We spent most of yesterday at our local botanical garden. We fed fish, played tag, pretended we were folk from long ago, and had a grand time. Ari of course made a friend, a regular occurrence theses days. I was delighted to see that they are moving the natural history museum next to the garden and the building is going to be so cool. Today's planned adventures include the library, the pet store, and the newly opened for the season Halloween store. We love Halloween! Have a great day.
Things here are good. Ari is learning to read and at the same time teaching Mina. Sweet!! Both of the girls are getting more and more curious every day. Having a rough routine has really kept me from going to crazy town. Running has been keeping me from getting too grumpy, or too angry, or too anything else. Hyperactive people need an outlet you know. I made a firm decision to uninvest from things that really do not improve my life, first thing to go you ask? Politics. Might be more later but for now, I have to go. :)
Last week we were driving to the swimming pool with cousins in the car. Big cousin, Spencer, asked, "Aunt Mel if you could have any super power what would it be." I thought about it for awhile. I knew I would not want a super power that would hurt anyone. I finally said, "I would want to know if people were telling the truth or not." Ari chimed in, "I would want to heal people. You know help them, make them better, feed them. " Now why didn't I think of that.
As a parent I am constantly seeing signs that our kids are growing up. As a homeschool mama I spend more than enough time worrying about them learning enough. Last night, Ari and I were driving in the car. All of a sudden Ari said, "Look mom, the magic soup store." I looked up to see the sign for Rite-Aid. The sign said, "Rite-Aid Pharamacy" and then next to it was a picture of a mortar and pestle with stars in the mortar. Of course, when you are six it looks like a big magic soup bowl filled with stars and with a spoon at the ready. That is when it occured to me. Someday, not to far from now, she is going to look at that same sign and sound out the words and that little bit of magic will be gone forever.
I previously mentioned that Mina walks around singing Funkytown. I did not realize until this weekend that her version is this. "Well I taco body taco body taco body taco body. Taco body taco body movin."
Once again, a child with her mother's keen ability to make up any lyrics that might elude her.
For those of you who do not play World of Warcraft this post might not make sense. Ari, John, and I went to a dungeon on Sunday. Ari brought her toon who is a death knight. Some death knights have a talent in which they can blow up mobs after you have killed them. Ari loves this skill. When you blow them up they just turn in to a pile of bones. So we had fought this big floating tentacled boss and she blew him up. And then she said, "You know for a big guy he has really small bones."
We have watched the movie Meet the Robinson's about a half dozen times in the last 2 days. If you happen to get a hold of the DVD I highly recommend watching the making of feature. The story of how the movie came to be is inspiring. And this song is beautiful.

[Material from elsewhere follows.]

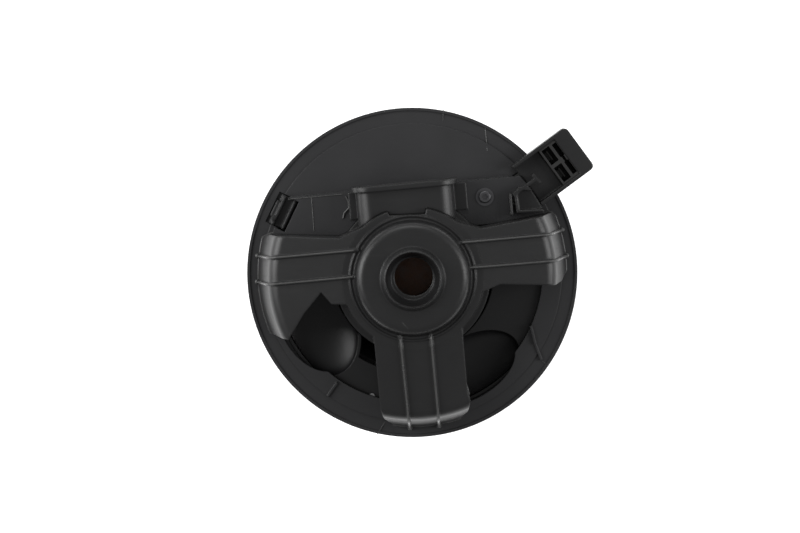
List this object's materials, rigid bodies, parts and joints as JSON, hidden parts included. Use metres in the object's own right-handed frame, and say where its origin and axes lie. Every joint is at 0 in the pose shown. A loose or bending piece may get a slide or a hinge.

When you live somewhere for a really long time you think you know your area. But, I can tell you, we are having some pleasant surprises lately. First, the realization that the Jordan River Parkway Trail is now accessible from my home by merely walking up a block and crossing a street. They just completed the section nearest our house and it is lovely running my friends. Next, that the Legacy Parkway Trail will be accessible from our house in the foreseeable future and it has at this moment 14 miles of car-less bike riding enjoyment. And, just to put icing on that already lovely (and proverbial) cake, Ari met a girl who lives down the street tonight and they became fast friends. On a trivial side note, Ari's new friend and I share a birthday- how cool is that? But wait, there is more, neighbor girl has a three year old sister. Can you even believe it? Summer is here and it is sweet. I am so pleased I may even have to start posting photos again.
Yesterday Ari and I had the most interesting conversation. It went something like this.
Ari: Mom, can I play out front? Me: I would prefer you play in the back yard while I make food and then after we eat I will come out front with you. Ari: Why are you the boss? Me: Because I am the mom. Because some rules are about safety and because it is not okay for me to be inside trying to make food and at the same time worry about you and your sister's safety.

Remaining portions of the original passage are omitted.